• [Your objective] Copy every line with the string "MESH" in it.

• [Data shown]

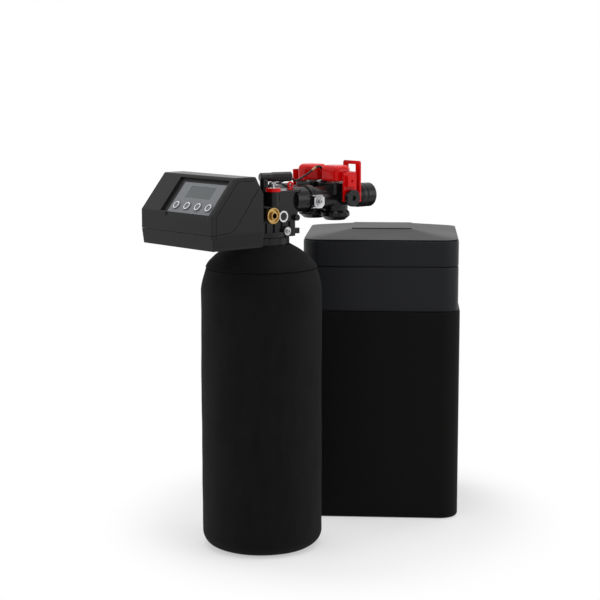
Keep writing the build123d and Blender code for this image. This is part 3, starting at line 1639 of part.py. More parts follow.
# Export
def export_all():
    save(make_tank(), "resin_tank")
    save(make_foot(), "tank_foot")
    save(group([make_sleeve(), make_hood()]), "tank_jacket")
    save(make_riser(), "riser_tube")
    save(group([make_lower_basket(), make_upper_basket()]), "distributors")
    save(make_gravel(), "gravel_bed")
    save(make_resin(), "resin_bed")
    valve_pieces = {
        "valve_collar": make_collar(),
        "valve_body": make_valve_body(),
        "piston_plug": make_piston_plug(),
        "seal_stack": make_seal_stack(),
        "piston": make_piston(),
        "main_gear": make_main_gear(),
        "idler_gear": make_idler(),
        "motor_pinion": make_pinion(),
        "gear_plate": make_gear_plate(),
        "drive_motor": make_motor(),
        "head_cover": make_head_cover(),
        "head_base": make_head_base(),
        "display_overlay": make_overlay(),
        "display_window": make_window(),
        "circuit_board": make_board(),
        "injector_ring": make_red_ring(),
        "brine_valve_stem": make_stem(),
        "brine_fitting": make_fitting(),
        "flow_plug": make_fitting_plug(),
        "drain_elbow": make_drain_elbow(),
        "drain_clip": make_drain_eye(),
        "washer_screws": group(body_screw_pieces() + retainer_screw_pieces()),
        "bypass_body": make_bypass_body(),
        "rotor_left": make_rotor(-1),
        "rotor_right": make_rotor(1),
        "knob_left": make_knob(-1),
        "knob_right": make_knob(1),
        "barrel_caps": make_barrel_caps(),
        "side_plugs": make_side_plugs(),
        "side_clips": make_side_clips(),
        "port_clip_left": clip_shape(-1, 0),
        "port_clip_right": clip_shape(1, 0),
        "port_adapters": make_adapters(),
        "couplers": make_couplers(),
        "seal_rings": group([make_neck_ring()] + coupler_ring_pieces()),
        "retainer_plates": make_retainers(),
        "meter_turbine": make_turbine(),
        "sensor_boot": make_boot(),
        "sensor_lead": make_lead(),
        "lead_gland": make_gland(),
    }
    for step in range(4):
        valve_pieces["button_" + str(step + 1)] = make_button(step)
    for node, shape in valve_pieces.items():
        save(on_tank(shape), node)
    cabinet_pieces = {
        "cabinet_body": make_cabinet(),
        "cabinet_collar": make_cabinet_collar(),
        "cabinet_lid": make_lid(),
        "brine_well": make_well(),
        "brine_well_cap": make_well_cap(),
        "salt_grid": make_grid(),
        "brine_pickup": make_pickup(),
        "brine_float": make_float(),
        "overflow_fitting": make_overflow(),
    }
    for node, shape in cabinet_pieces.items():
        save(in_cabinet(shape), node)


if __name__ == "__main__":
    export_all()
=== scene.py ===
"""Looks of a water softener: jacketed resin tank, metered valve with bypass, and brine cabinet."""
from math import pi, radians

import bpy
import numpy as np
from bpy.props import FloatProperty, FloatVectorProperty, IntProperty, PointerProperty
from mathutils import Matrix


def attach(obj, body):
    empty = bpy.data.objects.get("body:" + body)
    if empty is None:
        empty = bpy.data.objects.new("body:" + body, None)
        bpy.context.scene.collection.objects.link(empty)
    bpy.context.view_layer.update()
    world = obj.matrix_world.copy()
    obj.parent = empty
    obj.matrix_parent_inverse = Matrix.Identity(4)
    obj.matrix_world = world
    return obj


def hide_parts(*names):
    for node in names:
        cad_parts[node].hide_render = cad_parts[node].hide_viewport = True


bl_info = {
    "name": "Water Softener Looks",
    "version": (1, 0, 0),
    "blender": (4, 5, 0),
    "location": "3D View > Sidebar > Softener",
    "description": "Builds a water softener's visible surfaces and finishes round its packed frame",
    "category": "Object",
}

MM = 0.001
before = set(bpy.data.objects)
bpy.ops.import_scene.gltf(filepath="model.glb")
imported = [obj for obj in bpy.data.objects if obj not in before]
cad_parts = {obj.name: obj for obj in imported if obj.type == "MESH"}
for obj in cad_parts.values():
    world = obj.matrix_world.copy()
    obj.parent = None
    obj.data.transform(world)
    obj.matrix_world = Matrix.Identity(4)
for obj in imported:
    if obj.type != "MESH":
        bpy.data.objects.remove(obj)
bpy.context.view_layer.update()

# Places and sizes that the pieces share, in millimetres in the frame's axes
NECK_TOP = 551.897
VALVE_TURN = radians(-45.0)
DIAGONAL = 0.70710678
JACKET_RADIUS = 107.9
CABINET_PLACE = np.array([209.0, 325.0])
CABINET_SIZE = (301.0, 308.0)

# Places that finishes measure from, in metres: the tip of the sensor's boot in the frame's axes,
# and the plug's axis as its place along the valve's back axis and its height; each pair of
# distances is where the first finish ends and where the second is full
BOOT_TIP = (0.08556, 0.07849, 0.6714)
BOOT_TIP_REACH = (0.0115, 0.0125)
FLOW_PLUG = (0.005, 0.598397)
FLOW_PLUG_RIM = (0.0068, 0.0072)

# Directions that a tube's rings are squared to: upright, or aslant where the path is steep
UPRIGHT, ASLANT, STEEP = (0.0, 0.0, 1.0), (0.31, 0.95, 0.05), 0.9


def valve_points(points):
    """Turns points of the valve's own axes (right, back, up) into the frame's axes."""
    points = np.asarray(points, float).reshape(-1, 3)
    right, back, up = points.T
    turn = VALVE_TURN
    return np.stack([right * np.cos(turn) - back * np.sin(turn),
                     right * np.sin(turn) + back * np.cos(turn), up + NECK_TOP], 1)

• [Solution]
cad_parts = {obj.name: obj for obj in imported if obj.type == "MESH"}
    if obj.type != "MESH":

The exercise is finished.